RAFAH, Gaza Strip — The monkeys and lions were drugged, tossed into cloth sacks and dragged through smuggling tunnels under the border between Egypt and the besieged Gaza Strip before ending up in a dusty Gaza zoo.
Stocked almost entirely with smuggled animals, the Heaven of Birds and Animals Zoo is a sign of Gaza’s ever-expanding tunnel industry. Dozens of passages are thought to snake under the border, serving as a mainstay of the local economy and a way to smuggle in everything from cigarettes to lingerie to automatic weapons.
And smugglers say a new effort by Egypt to blow up the passages will have little effect on the flow of goods.
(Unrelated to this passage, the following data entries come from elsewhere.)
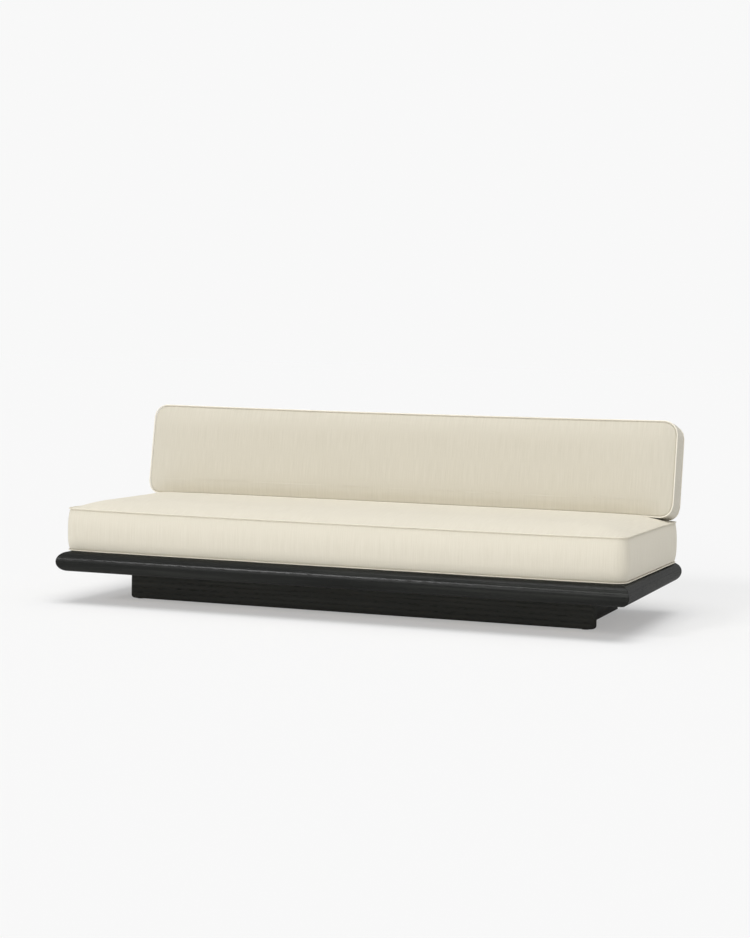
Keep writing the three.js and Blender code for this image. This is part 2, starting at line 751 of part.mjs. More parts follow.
const loopBack = hookFront - clearance;
const loopFront = loopBack - stripThickness;
const backPlane = loopFront - clearance;
const backReach = backThickness + pipingRadius - backPlane;

// Height in the leaning frame at which the back cushion just rests on the seat's crown
function restingHeight() {
  const toLeaning = leaning.matrix.clone().invert();
  const steps = 40;
  const heights = Array.from({ length: steps + 1 }, (_, i) => {
    const y = seat.halfY - seamBevel - seatRearPress * i / steps;
    const z = crownHeight(seat, { x: 0, y });
    const spot = new THREE.Vector3(0, seatMiddle + y, z).applyMatrix4(toLeaning);
    return spot.y > -backReach ? spot.z : -Infinity;
  });
  return Math.max(...heights) + pipingRadius + softClearance;
}

const backGroup = new THREE.Group();
backGroup.position.set(0, backPlane - pipingRadius, restingHeight() + back.halfY);
backGroup.rotation.x = Math.PI / 2;
leaning.add(backGroup);

const backZipY = restCrownWidth + coverThickness + zipTapeWidth / 2 + zipGrooveMargin - back.halfY;
const backZipZ = back.low - pipingRadius + coverThickness + softClearance;
const layFlat = (geometry) => geometry.rotateX(-Math.PI / 2).translate(0, backZipY, backZipZ);

addMesh(backGroup, 'back_cover', coverGeometry(back, layFlat(zipSlotBox(back))), linen);
addMesh(backGroup, 'back_foam_core',
  cutAway(foamGeometry(back, 'whole'), [layFlat(zipGroove(back))]), foam);
addMesh(backGroup, 'back_piping_front', pipingGeometry(back, () => back.high), linenPiping);
addMesh(backGroup, 'back_piping_rear', pipingGeometry(back, () => back.low), linenPiping);
addMesh(backGroup, 'back_zip', layFlat(zipGeometry(back)), tape);
addMesh(backGroup, 'back_zip_slider', layFlat(sliderGeometry(back)), zincSteel);
addMesh(leaning, 'loop_strip', block(
  [-stripReach, loopFront, stripMiddle - stripHeight / 2],
  [stripReach, loopBack, stripMiddle + stripHeight / 2]), tape);

// The origin is on the floor under the middle of the whole divan
const whole = new THREE.Box3().setFromObject(divan);
divan.position.y = -(whole.min.y + whole.max.y) / 2;

export default divan;
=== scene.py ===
# Low platform sofa: a black-stained oak frame on a recessed plinth, a boxed seat cushion and a
# boxed back cushion that leans on a board. Metres, +X right, +Y to the back, +Z up from the floor.

import math
import random

import bmesh
import bpy
import numpy as np
from mathutils import Matrix, Vector, kdtree, noise


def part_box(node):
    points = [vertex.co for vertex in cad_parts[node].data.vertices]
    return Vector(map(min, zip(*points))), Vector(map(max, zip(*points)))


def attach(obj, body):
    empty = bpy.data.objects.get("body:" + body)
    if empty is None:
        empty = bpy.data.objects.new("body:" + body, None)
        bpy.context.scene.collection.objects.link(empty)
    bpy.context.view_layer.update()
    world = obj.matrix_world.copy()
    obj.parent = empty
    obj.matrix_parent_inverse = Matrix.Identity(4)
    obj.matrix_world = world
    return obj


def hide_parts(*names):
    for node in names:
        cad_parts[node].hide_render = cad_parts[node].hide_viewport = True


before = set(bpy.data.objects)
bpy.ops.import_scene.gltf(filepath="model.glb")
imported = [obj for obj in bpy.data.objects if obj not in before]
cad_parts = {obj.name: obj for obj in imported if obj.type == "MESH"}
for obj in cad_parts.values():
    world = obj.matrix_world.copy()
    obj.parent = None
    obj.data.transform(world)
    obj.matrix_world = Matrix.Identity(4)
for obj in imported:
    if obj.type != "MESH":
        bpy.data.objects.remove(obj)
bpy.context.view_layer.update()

# Platform rails
# Four lengths of solid oak with a full half-round outer edge, mitred at the corners, stained black
# and waxed. A rebate along the inner top edge takes the deck.

front_rail_low, front_rail_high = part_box("rail_front")
rear_rail_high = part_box("rail_rear")[1]
right_rail_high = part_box("rail_right")[1]
deck_low, deck_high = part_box("deck_panel")
rail_width = front_rail_high.y - front_rail_low.y
rail_height = front_rail_high.z - front_rail_low.z
rail_edge_radius = rail_height / 2
rebate_width = 0.020
rebate_depth = deck_high.z - deck_low.z
rail_arris = 0.0012
mitre_ease = 0.0010
mitre_gap = 0.0002
platform_reach = Vector((right_rail_high.x, (rear_rail_high.y - front_rail_low.y) / 2))
platform_centre_y = (rear_rail_high.y + front_rail_low.y) / 2


def linear(colour):
    """An sRGB hex colour as linear red, green, blue and alpha."""
    parts = [int(colour[i:i + 2], 16) / 255 for i in (1, 3, 5)]
    return (*[p / 12.92 if p <= 0.04045 else ((p + 0.055) / 1.055) ** 2.4 for p in parts], 1.0)


def add_node(tree, kind, inputs=None, stops=None, feeds=(), **settings):
    """Adds a node with its settings; "ShaderNode" is left out of a name. An input is a value, a
    hex colour or the socket that feeds it, and feeds lists the sockets that the result goes to."""
    made = tree.nodes.new(kind if "Node" in kind else "ShaderNode" + kind)
    for name, value in settings.items():
        setattr(made, name, value)
    for key, value in (inputs or {}).items():
        if isinstance(value, bpy.types.NodeSocket):
            tree.links.new(value, made.inputs[key])
        else:
            made.inputs[key].default_value = linear(value) if str(value).startswith("#") else value
    for i, (place, colour) in enumerate(stops or []):
        ramp = made.color_ramp.elements
        stop = ramp[i] if i < len(ramp) else ramp.new(place)
        stop.position, stop.color = place, linear(colour)
    for socket in feeds:
        tree.links.new(made.outputs[0], socket)
    return made


def band_scale(width):
    """The scale at which the bands of a wave texture lie a width apart."""
    return math.pi / 10 / width


def put_in_scene(name, data):
    """A new object with the mesh, lamp or camera given, in the scene."""
    made = bpy.data.objects.new(name, data)
    bpy.context.scene.collection.objects.link(made)
    return made


def emptied_tree(owner):
    """The node tree of a material or a world, with nothing in it."""
    owner.use_nodes = True
    owner.node_tree.nodes.clear()
    return owner.node_tree


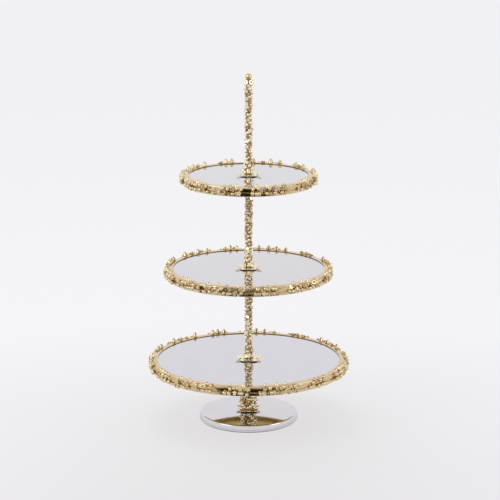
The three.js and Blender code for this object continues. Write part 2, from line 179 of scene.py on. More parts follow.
def spread(
    tree: bpy.types.NodeTree, value: bpy.types.NodeSocket, low: float, high: float
) -> bpy.types.NodeSocket:
    """Stretch the middle of a noise value over a range.

    Args:
        tree: The material's node tree.
        value: A noise value, mostly between 0.3 and 0.7.
        low: The result at 0.3.
        high: The result at 0.7.

    Returns:
        The value in its new range.
    """
    settings = {"From Min": 0.3, "From Max": 0.7, "To Min": low, "To Max": high}
    return add_node(tree, "ShaderNodeMapRange", settings, {"Value": value}).outputs[0]


def blend_colours(
    tree: bpy.types.NodeTree, share: bpy.types.NodeSocket, first: str, second: str
) -> bpy.types.NodeSocket:
    """Fade between two hex colours.

    Args:
        tree: The material's node tree.
        share: 0 gives the first colour and 1 the second.
        first: sRGB hex colour.
        second: sRGB hex colour.

    Returns:
        The mixed colour.
    """
    stops = add_node(tree, "ShaderNodeValToRGB", links={"Fac": share})
    stops.color_ramp.elements[0].color = linear(first)
    stops.color_ramp.elements[1].color = linear(second)
    return stops.outputs["Color"]


def raised(
    tree: bpy.types.NodeTree, height: bpy.types.NodeSocket, distance: float, strength: float
) -> bpy.types.NodeSocket:
    """Bump from a height value.

    Args:
        tree: The material's node tree.
        height: The height pattern.
        distance: Height of the relief in metres.
        strength: Share of the relief that shows.

    Returns:
        The bumped normal.
    """
    settings = {"Strength": strength, "Distance": distance}
    return add_node(tree, "ShaderNodeBump", settings, {"Height": height}).outputs["Normal"]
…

Gaza’s commercial trade was literally forced underground after the Islamic militant group Hamas seized the coastal territory last summer, prompting neighboring Israel and Egypt to restrict movement through commercial crossings.
Although Israel has allowed more goods in since a June truce with Hamas, it is not enough to meet Gaza’s needs. Tunnel smugglers fill the gaps, bringing in contraband drugs and guns and more mundane items such as frilly underwear and laptop computers, as well as exotic animals such as the lion and lioness that pace in a cage at the Rafah zoo.
They were purchased as cubs from Egypt for $3,000 each, drugged and dragged through a tunnel in sacks. Zoo manager Shadi Fayiz said he went through a middleman to put in his order.
At the small zoo, there is a parrot who was slipped through a tunnel in a cage. He can ask for a kiss in Arabic, startling veiled Gazan women walking by, Fayiz said.
Two monkeys were bought together as babies. So were three spindly legged gazelles, one of whom bit several tunnel smugglers when they forgot to sedate it, Fayiz said.
All told, his animals cost more than $40,000. Fayiz opened shop in June.
Egypt, under Israeli pressure, has ratcheted up its efforts to destroy the passages, blasting tunnel entrances on its side. But smugglers say they can easily build new ones.
“You can’t kill a snake,” said a middleman who goes by Abu Mohammed, referring to the passages by their Gazan slang name, “hayyeh,” the Arabic word for snake.